It's definitely not a bad thing to have a group to represent gun owners, not at all. But you don't think that gun manufacturers are high up in the NRA? It's an industry, there's no way the people making the money in the industry aren't deeply involved. It's not run by Fred down the street who is a gun hobbyist. Or at least, that doesn't seem very plausible to me given how money controls everything basically. I don't actually know.
I don't know for sure either. But I do know over half the NRAs money comes from membership fees from ordinary people.
As for the remainder, some of it is from merchandise. I'm not sure what if any of the gun companies money makes up of it.
I don't know, but I would suspect that private sales probably don't make up that much of most fun companies bottom line. Not when compared to law enforcement, military, security, and the fact that a not small number of the guns bought in the private market are traded from person to person rather than bought new from the company.
But regardless, the question is still how much of the NRAs money comes from say, big companies with vested interests, as opposed to ordinary Americans with pro gun beliefs. When I've looked into this question I recall determining that well over half the money the NRA and its lobbying branch the NRA-ILA gets to fund these activities comes from ordinary Americans.
Until someone has evidence to prove this suspect, I can't say I think very highly of this often repeated claim that the NRA is this evil powerful lobby going against the wishes of ordinary Americans. Not if the evil powerful lobby and the ordinary Americans are, in closer inspection, the same people.
And as I said earlier, I've heard many complaints by... let's call them very driven firearm enthusiasts. That the NRA was too moderate. They felt let down that the NRA didn't take a stronger stance against various gun control laws over the years and that the NRA was to open to compromise.
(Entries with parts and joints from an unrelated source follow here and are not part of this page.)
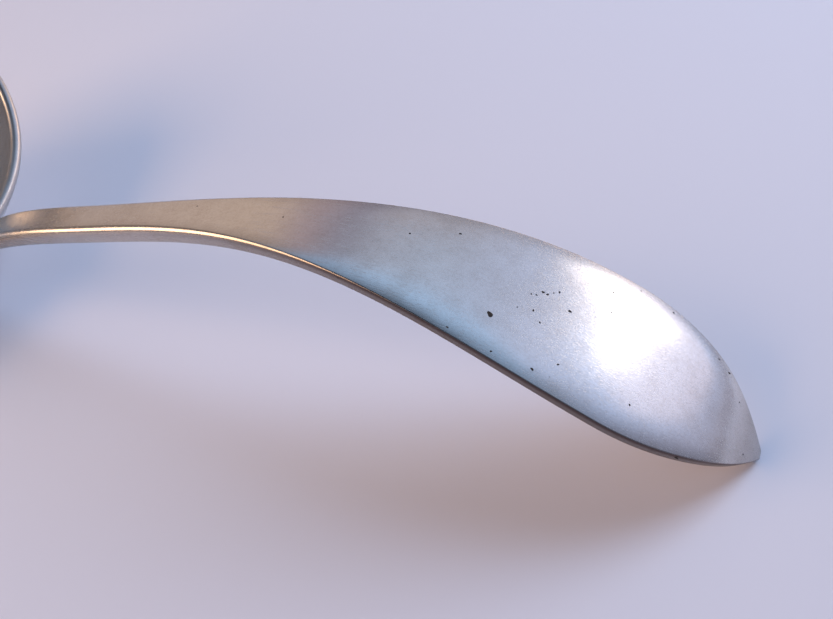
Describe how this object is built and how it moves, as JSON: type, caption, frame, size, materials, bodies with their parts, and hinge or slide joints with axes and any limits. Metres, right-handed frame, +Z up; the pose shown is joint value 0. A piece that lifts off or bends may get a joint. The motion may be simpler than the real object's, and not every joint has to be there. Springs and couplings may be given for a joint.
{
  "type": "sauce ladle",
  "caption": "Small silver sauce ladle with a round bowl and an arched handle that widens to a plain pointed end, laid down on its bowl and handle tip.",
  "frame": {"origin": "on the table under the middle of the ladle's overall length, on its plane of symmetry", "axes": "+X along the ladle from the bowl to the handle's tip, +Z up, as the ladle lies on a table"},
  "size_m": [0.1448, 0.056, 0.0401],
  "materials": {
    "raised_silver": "worn sterling silver, raised from sheet and polished, with fine scratches and light tarnish",
    "forged_silver": "worn sterling silver, forged and polished, with fine scratches, small dark pits and light tarnish",
    "silver_solder": "hard silver solder, slightly yellower and duller than the silver"
  },
  "bodies": {
    "root": {"bowl": "raised_silver", "handle": "forged_silver", "solder": "silver_solder"}
  },
  "joints": []
}
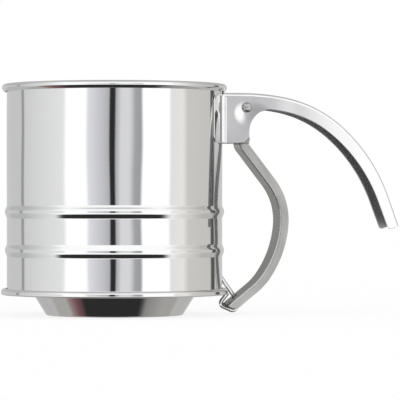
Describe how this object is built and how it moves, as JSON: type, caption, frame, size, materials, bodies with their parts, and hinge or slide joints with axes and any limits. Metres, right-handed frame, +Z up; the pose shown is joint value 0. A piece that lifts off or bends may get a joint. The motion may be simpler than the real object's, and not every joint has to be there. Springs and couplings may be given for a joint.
{
  "type": "flour sifter",
  "caption": "Flour sifter of polished steel: a beaded cup with a rolled rim, screen and funnel base, and an arched handle whose squeeze lever pulls a rod that swings an agitator.",
  "frame": {"origin": "middle of the base of the box round the whole sifter, on the surface that the funnel's mouth stands on", "axes": "+Z up along the cup's axis, +X from the cup towards the handle"},
  "size_m": [0.1988, 0.1108, 0.1125],
  "materials": {
    "polished_sheet": "mirror-polished stainless steel sheet",
    "brushed_sheet": "brushed stainless steel sheet",
    "satin_steel": "satin stainless steel",
    "drawn_wire": "bright drawn stainless steel wire",
    "screen": "plain stainless steel mesh"
  },
  "bodies": {
    "cup": {"cup_body": "polished_sheet", "base_funnel": "polished_sheet", "sieve_mesh": "screen", "support_bridge": "satin_steel", "centre_pin": "satin_steel", "screen_washer": "satin_steel", "hub_washer": "satin_steel", "handle_arm": "polished_sheet", "pivot_rivet": "satin_steel", "pivot_bush": "satin_steel", "pivot_washer_front": "satin_steel", "pivot_washer_back": "satin_steel", "return_spring": "drawn_wire"},
    "lever": {"squeeze_lever": "brushed_sheet"},
    "agitator": {"agitator_hub": "satin_steel", "agitator_blade_1": "drawn_wire", "agitator_blade_2": "drawn_wire", "agitator_blade_3": "drawn_wire", "agitator_blade_4": "drawn_wire", "crank_pin": "satin_steel"},
    "rod": {"pull_rod": "drawn_wire"}
  },
  "joints": [
    {"name": "lever_squeeze", "type": "hinge", "parent": "cup", "child": "lever", "pos_m": [0.02083, 0, 0.1016], "axis": [0, -1, 0], "range_deg": [0, 8], "stiffness_Nm_per_rad": 0.8, "springref_deg": -17.19, "deforming": ["return_spring"]},
    {"name": "rod_swivel", "type": "hinge", "parent": "lever", "child": "rod", "pos_m": [0.01634, 0, 0.00848], "axis": [0, -1, 0], "range_deg": [-8, 0]},
    {"name": "agitator_turn", "type": "hinge", "parent": "cup", "child": "agitator", "pos_m": [-0.04397, 0, 0.0147], "axis": [0, 0, 1], "range_deg": [0, 55.4]}
  ],
  "couplings": [
    {"joint": "rod_swivel", "follows": "lever_squeeze", "ratio": -1},
    {"joint": "agitator_turn", "follows": "lever_squeeze", "ratio": 6.92}
  ]
}
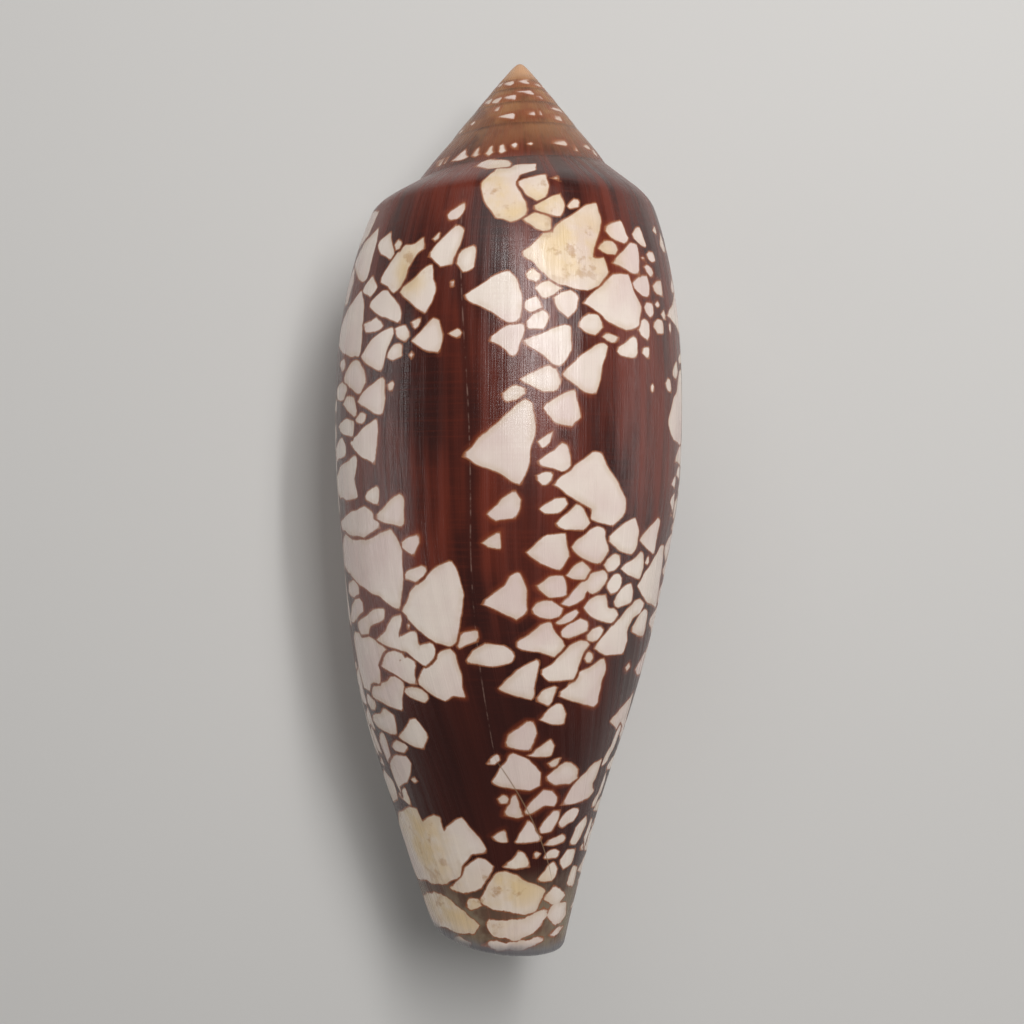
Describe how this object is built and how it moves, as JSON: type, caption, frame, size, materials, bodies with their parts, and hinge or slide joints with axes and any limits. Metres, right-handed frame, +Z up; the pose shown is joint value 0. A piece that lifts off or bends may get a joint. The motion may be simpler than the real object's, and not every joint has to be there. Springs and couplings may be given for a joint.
{
  "type": "cone shell",
  "caption": "Large tented cone shell of a sea snail: a tapering coiled tube with a low pointed spire and a long narrow aperture, lying on its aperture as a loose natural specimen.",
  "frame": {"origin": "under the middle of the shell's box, on the surface that it lies on", "axes": "+Z up, +Y towards the apex of the spire, +X to the right when the back of the shell is seen from above with the apex away"},
  "size_m": [0.0434, 0.11, 0.0403],
  "materials": {
    "shell": "polished calcium carbonate, chestnut brown with cream tents"
  },
  "bodies": {
    "root": {"cone_shell": "shell"}
  },
  "joints": []
}
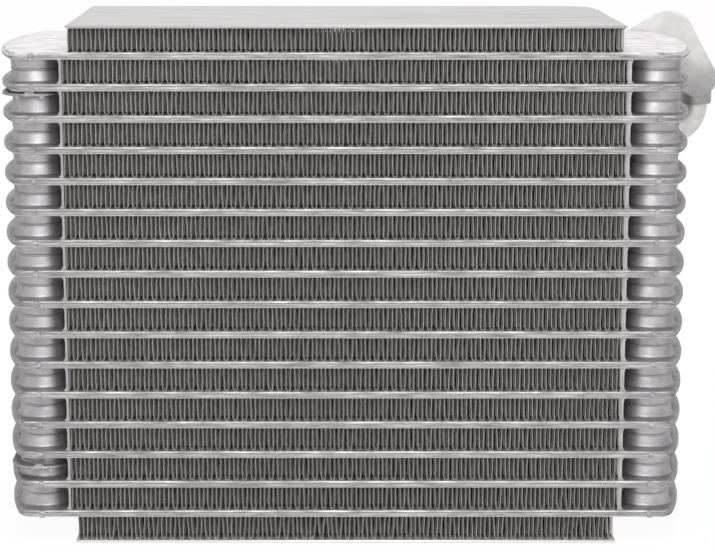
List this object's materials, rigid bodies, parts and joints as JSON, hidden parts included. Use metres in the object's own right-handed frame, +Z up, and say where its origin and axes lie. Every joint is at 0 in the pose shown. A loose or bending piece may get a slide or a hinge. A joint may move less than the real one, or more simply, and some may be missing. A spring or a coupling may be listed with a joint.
{
  "type": "air conditioning evaporator",
  "caption": "Laminated plate-and-fin evaporator core with cupped header tanks at both ends, corrugated fins, flat end plates and a two-port connection block.",
  "frame": {"origin": "middle of the lower end plate's underside, on which the core stands", "axes": "+X along the tubes towards the header with the connections, +Y the way the air leaves (the front face looks towards -Y), +Z up through the stack"},
  "size_m": [0.2681, 0.106, 0.1864],
  "materials": {
    "plate_metal": "satin",
    "fin_metal": "satin",
    "end_metal": "satin",
    "forged_metal": "matte"
  },
  "bodies": {
    "root": {"tube_01_upper_plate": "plate_metal", "tube_01_lower_plate": "plate_metal", "tube_02_upper_plate": "plate_metal", "tube_02_lower_plate": "plate_metal", "tube_03_upper_plate": "plate_metal", "tube_03_lower_plate": "plate_metal", "tube_04_upper_plate": "plate_metal", "tube_04_lower_plate": "plate_metal", "tube_05_upper_plate": "plate_metal", "tube_05_lower_plate": "plate_metal", "tube_06_upper_plate": "plate_metal", "tube_06_lower_plate": "plate_metal", "tube_07_upper_plate": "plate_metal", "tube_07_lower_plate": "plate_metal", "tube_08_upper_plate": "plate_metal", "tube_08_lower_plate": "plate_metal", "tube_09_upper_plate": "plate_metal", "tube_09_lower_plate": "plate_metal", "tube_10_upper_plate": "plate_metal", "tube_10_lower_plate": "plate_metal", "tube_11_upper_plate": "plate_metal", "tube_11_lower_plate": "plate_metal", "tube_12_upper_plate": "plate_metal", "tube_12_lower_plate": "plate_metal", "tube_13_upper_plate": "plate_metal", "tube_13_lower_plate": "plate_metal", "tube_14_upper_plate": "plate_metal", "tube_14_lower_plate": "plate_metal", "tube_15_upper_plate": "plate_metal", "tube_15_lower_plate": "plate_metal", "tube_16_upper_plate": "plate_metal", "tube_16_lower_plate": "plate_metal", "fin_01": "fin_metal", "fin_02": "fin_metal", "fin_03": "fin_metal", "fin_04": "fin_metal", "fin_05": "fin_metal", "fin_06": "fin_metal", "fin_07": "fin_metal", "fin_08": "fin_metal", "fin_09": "fin_metal", "fin_10": "fin_metal", "fin_11": "fin_metal", "fin_12": "fin_metal", "fin_13": "fin_metal", "fin_14": "fin_metal", "fin_15": "fin_metal", "fin_16": "fin_metal", "fin_17": "fin_metal", "partition_plate_upper": "plate_metal", "partition_plate_lower": "plate_metal", "end_plate_top": "end_metal", "end_plate_bottom": "end_metal", "connection_block": "forged_metal", "liquid_header_block": "forged_metal", "liquid_pipe": "forged_metal"}
  },
  "joints": []
}
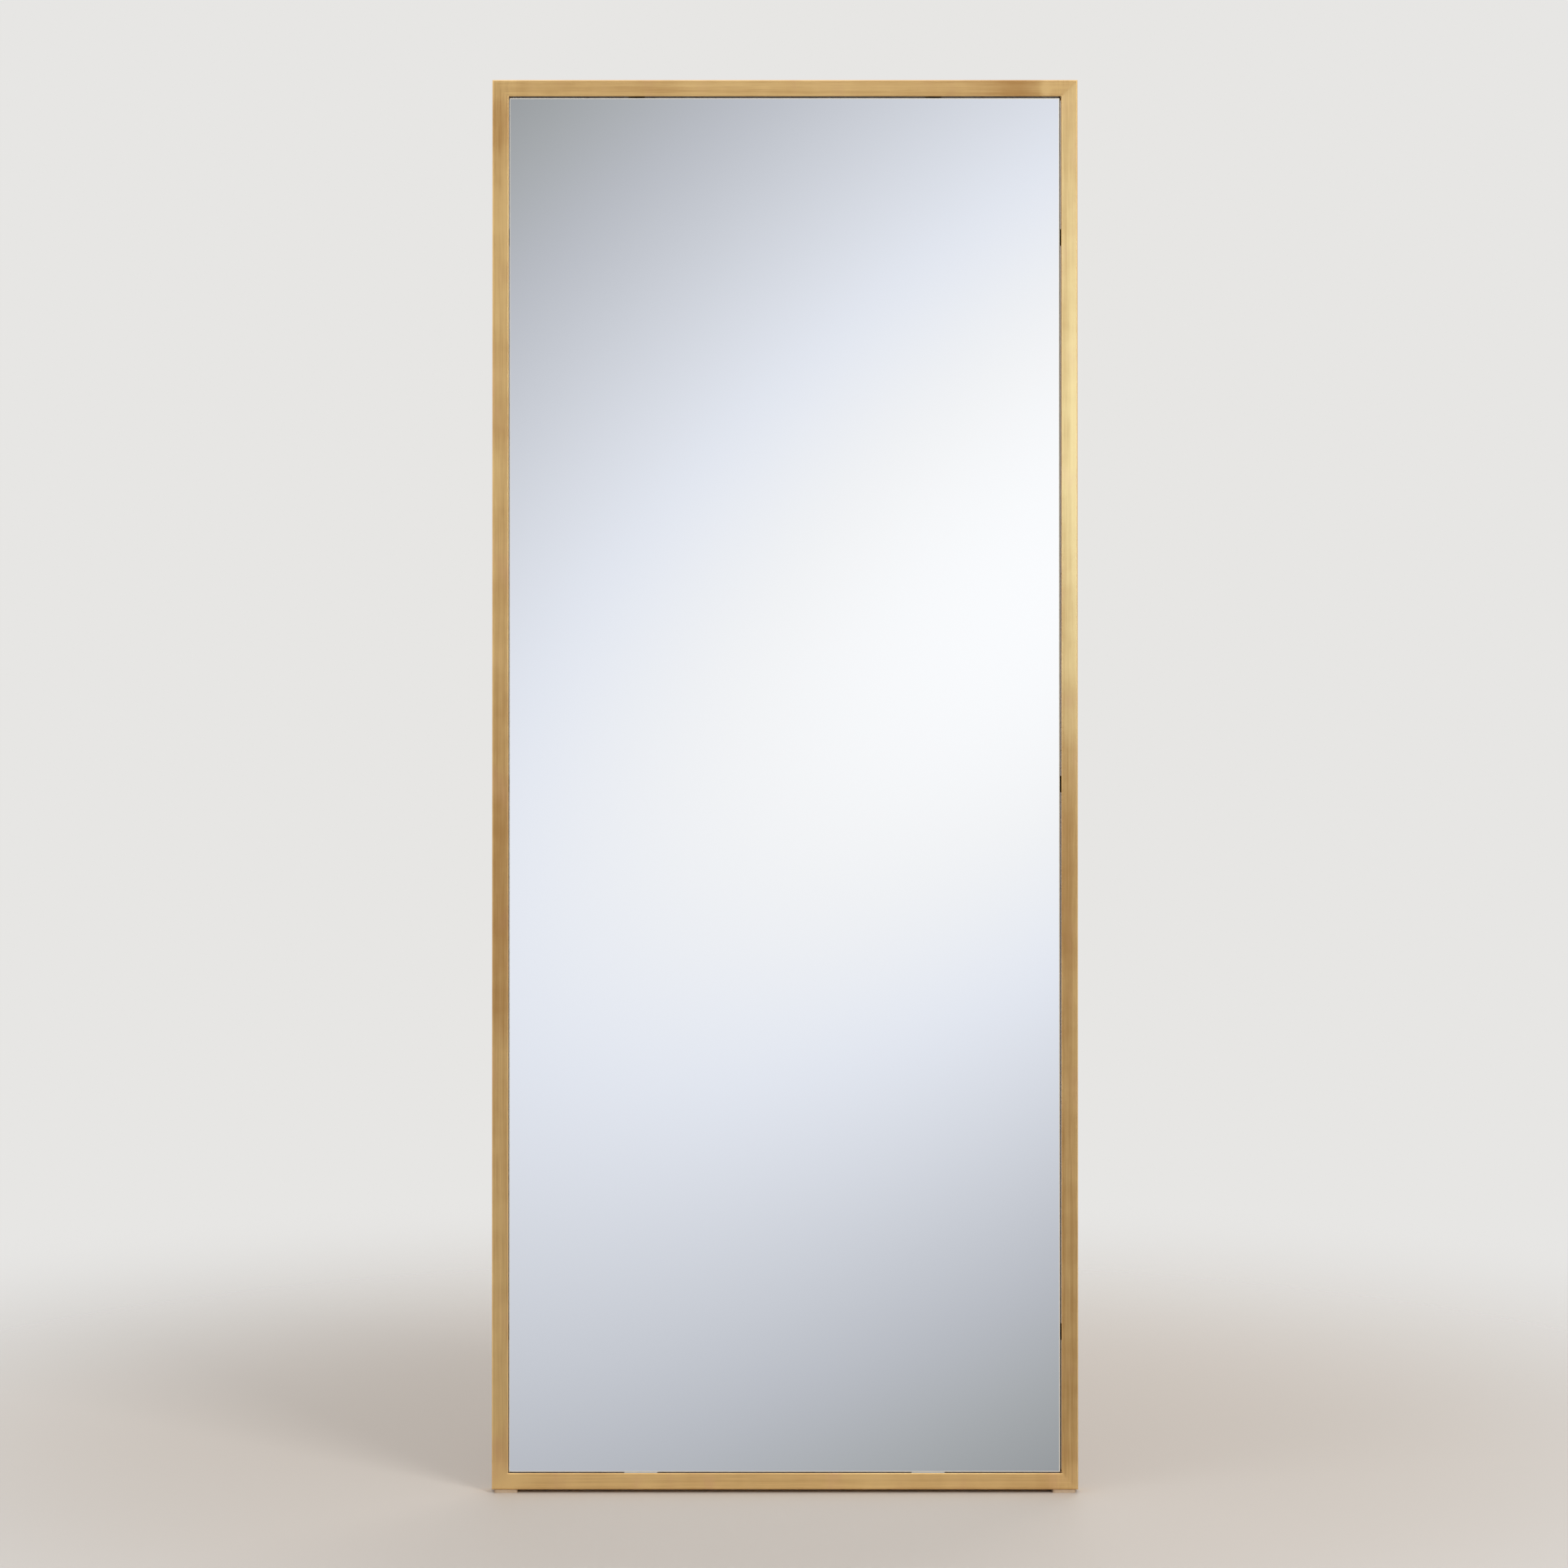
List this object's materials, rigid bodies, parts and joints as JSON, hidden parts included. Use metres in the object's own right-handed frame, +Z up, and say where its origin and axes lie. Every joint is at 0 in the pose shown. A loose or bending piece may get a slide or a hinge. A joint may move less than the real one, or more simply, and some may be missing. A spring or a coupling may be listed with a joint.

So I find it quite interesting how one group considers them evil extremists representing the gun lobby. While internally there are many in the gun community who feel the NRAs problem is that they are too moderate and too willing to compromise.
I think the NRA does its best to get what it can for the people who it represents. And like any good political negotiation that takes compromise. And as a result, all the spectators hate you.
The anti gun people consider them extreme and progun crazies.
The real pro gun crazies consider them weak too willing to compromise.
The more passive hunter types, the people who are NRA members more because of an activity that involves guns rather than guns themselves, like hunters and farmers. Also often think the NRA is too extreme.
But the NRA represents a diverse group. Certainly more diverse than most people think. Including self defense types, hunters, farmers, competition shooters, and of course the extreme gun enthusiasts. The type that buy a new AR15 every mass shooting out of fear of an impending assault weapon ban as a result.
They all mostly know they are better off together where they can pool their resources. But they have different beliefs and you can't please everyone. And that's just the NRA members. Then you have the anti gun side. Ordinary moderate Americans who just want a mild increase in gun control. The NRAs insane counterpart in the Brady campaign.
The NRA is just an organization to represent gun rights. I don't know if some of their funding comes from gun manufacturers. But most of it doesn't. But people outside the community just mentally imagine all pro gun types as one homogenous group. and imagine the NRA as the gun version of big tobacco or big pharma. But that's bullshit.
The NRA doesn't make guns, most of their money comes from membership fees. And, this last part I don't know for sure, but I'd imagine private sales make up a pretty small amount of the gun manufacturers revenue compared to worldwide military, police, security sales, etc. vs private sales in a few places where it's popular and legal where much of the trade is in the guns already on the market as opposed to new ones.
But this is all complicated and gray. And my continuing experience in this thread is that every time I introduce complicated gray reasoning into anything, someone comes along, calls me crazy and explains in a sentence or two that it's all actually really really simple.
There is no complexity, there's a small number of gun crazies who wanna arm teachers and students and are ultra right and ultra religious and live in the south. And then there's everyone else. The good guys. Held hostage by those crazies and their powerful lobbiests in the NRA. And that's all there is too it. Black and white. People are so good at reducing complex social phenomenon into simple black and white situations with easy answers. The easy answer here being either to ban all guns, or ban all assault weapons, defined cosmetically. Generally depending on if you're American or not. Nobody worries about taking away a hobby a group of peaceful law abiding citizens used to enjoy, or making life harder for hunters or sports shooters or some types of farmers etc. because they don't exist. They've all been amalgamated into this vague idea of "the gun lobby". So they aren't humans anymore. They're just a stereotype of a gun nut made to be as unsympathetic and crazy as possible.